"I realise that some of my criticisms may be mistaken; but to refuse to criticize judgements for fear of being mistaken is to abandon criticism altogether... If any of my criticisms are found to be correct, the cause is served; and if any are found to be incorrect the very process of finding out my mistakes must lead to the discovery of the right reasons, or better reasons than I have been able to give, and the cause is served just as well."

-Mr. HM Seervai, Preface to the 1st ed., Constitutional Law of India.

Tuesday, December 24, 2019

The Mystery of Seat and Place in International Arbitration: History & the Indian Connection

There is considerable confusion over the use of the term "place" to designate the seat of arbitration. This short post traces the history behind the preference to the term "place" over "seat" in international arbitration despite the considerable confusion that ensues as a result. 
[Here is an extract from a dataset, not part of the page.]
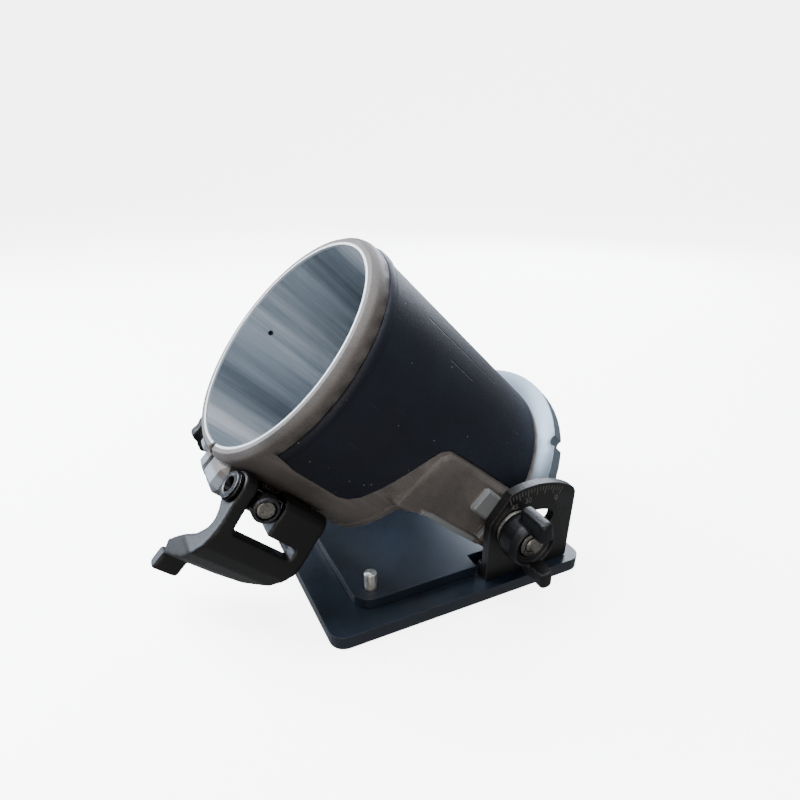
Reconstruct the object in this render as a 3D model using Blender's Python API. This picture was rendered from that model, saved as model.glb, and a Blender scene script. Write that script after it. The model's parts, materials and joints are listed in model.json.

The UNCITRAL Arbitration Rules, 1976 is one of the earliest significant attempts at harmonising procedural rules relating to international arbitration. The 1976 Arbitration Rules was a precursor to the UNCITRAL Model Law and most of the arbitration taxonomy used world over and concepts in the subject can be traced back to the 1976 Arbitration Rules.

In the early 1970s, UNCITRAL decided to come up with rules for use in ad hoc arbitrations arising in the course of international trade. Report of the United Nations Commission on International Trade Law on the work of its sixth session, 2-13 April 1973, Official Records of the General Assembly: Twenty-eighth Session, Supplement No. 17 (A/9017), para. 85, (UNCITRAL Yearbook, vol. IV: 1973, part one, II, A).]

UNCITRAL advised its Secretariat that the rules should be prepared in consultation with centres of international commercial arbitration. The Secretariat, in turn, invited the International Council for Commercial Arbitration to establish a representative group for consultation in the preparation of the above rules. Based on the consultation with the group, the Secretariat came up with a preliminary draft. [UNCITRAL, Report of the Secretary-General: Preliminary Draft Set of ArbitrationRules for Optional Use in Ad Hoc Arbitration relating to International Trade (UNCITRAL Arbitration Rules) (4 November 1974), A/CN.9/97.]

Article 14(1) as was discussed at that time read as follows:

PLACE OF ARBITRATION: 
1. Unless the parties have agreed upon the place where the arbitration is to be held, such place shall be determined by the arbitrators.
2. If the parties have agreed upon the place of arbitration, the arbitrators may determine the locale of the arbitration within the country or city agreed upon by the parties.
3. The arbitrators may decide to hear witnesses, or to hold interim meetings for consultation among themselves, at any place they deem convenient.
4. The arbitrators may meet at any place they deem appropriate for inspection of goods, other property, or documents...

This provision was based more or less on Article 14 of the Arbitration Rules of the United Nations Economic Commission for Europe, which stated: Unless the parties agree on the place where the arbitration is to be held, such place shall be determined by the arbitrators.. Note that the precursor of the Arbitration Rules, the New York Convention employed the phrase “where the arbitration took place” but did not use the term “seat”. 

What is interesting from an Indian point of view is that the draft was discussed in the fifth international arbitration congress was held at New Delhi from 7 to 10 January 1975. In the New Delhi congress, it was held that “place” of arbitration in Article 14 should be replaced with the term “seat” of arbitration. [A/CN.9/SER.A/1975, 1975 Yearbook, p. 35.] Another suggestion was that the tribunal should determine the seat at the commencement of the arbitral proceedings. The Commission took note of these suggestions. The Congress also felt that these changes would be in line with the New York Convention since the Convention accorded a special place to the seat of arbitration. [UNCITRAL 1975 Yearbook, p. 183]

A further suggestion was that the model arbitration clause drafted along with the rules should provide: “The seat of the arbitration shall be …” Thus, at one point in the drafting of the 1976 Rules, the expressions “seat” and “place” found their place in the draft.[ UNCITRAL, Summary Records of the One Hundred And Sixty-Fourth Meeting (of the Committee of the Whole II), A/CN.9/SR.164(see, comments from representative of the USA and the Federal Republic of Germany).] There were also misgivings expressed on the floating nature of arbitration. The retention of the term “seat” did not find favour with the UNCITRAL Secretariat. The reason why is not known. Perhaps, it is buried deep inside the archival vaults of the UNCITRAL.

Consequently, the draft rules retained the term “place” instead of “seat”. The final version of the 1976 Rules use the term “place” instead of “seat”.